Genberg v. Porter
United States Court of Appeals for the Tenth Circuit
882 F.3d 1249 (2018)
Carl Genberg (plaintiff) worked as an executive for Ceragenix Corporation after a company that he worked for merged with Ceragenix. As a result of the merger, a number of new shares went into escrow. The Ceragenix board obtained a proxy over these shares and exercised voting rights over the shares for five years. Eventually, Genberg and a group of investors objected to the continued use of the proxy. Genberg drafted an email under the name of a large Ceragenix shareholder, urging the board to stop using the proxy. The email did not mention a particular Securities and Exchange Commission (SEC) rule, but Genberg later testified that he believed Ceragenix’s board was violating SEC Rule 14 (barring the use of a proxy for shareholder votes after the next annual meeting).

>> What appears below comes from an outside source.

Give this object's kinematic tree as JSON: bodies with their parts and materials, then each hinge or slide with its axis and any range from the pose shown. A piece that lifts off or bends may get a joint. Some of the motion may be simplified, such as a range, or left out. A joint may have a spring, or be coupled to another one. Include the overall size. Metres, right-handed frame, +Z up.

The email was sent to Ceragenix’s board on March 2. The board met to discuss the email the next day. Steven Porter (defendant), Ceragenix’s CEO, stated that the email had been written by Genberg with the purpose of aiding another company in the purchase of Ceragenix. On March 4, Genberg sent an email to a board member accusing Porter of insider trading, so the board hired an attorney to investigate both the allegations of insider trading and Genberg’s involvement in an attempt to acquire Ceragenix. The investigation found no insider trading by Porter, but it found that Genberg had been involved in an effort to acquire Ceragenix. The board fired Genberg for cause. Genberg sued Porter for retaliation under the Sarbanes-Oxley Act of 2002 (SOX). The district court granted summary judgment in favor of Porter. The appellate court reversed.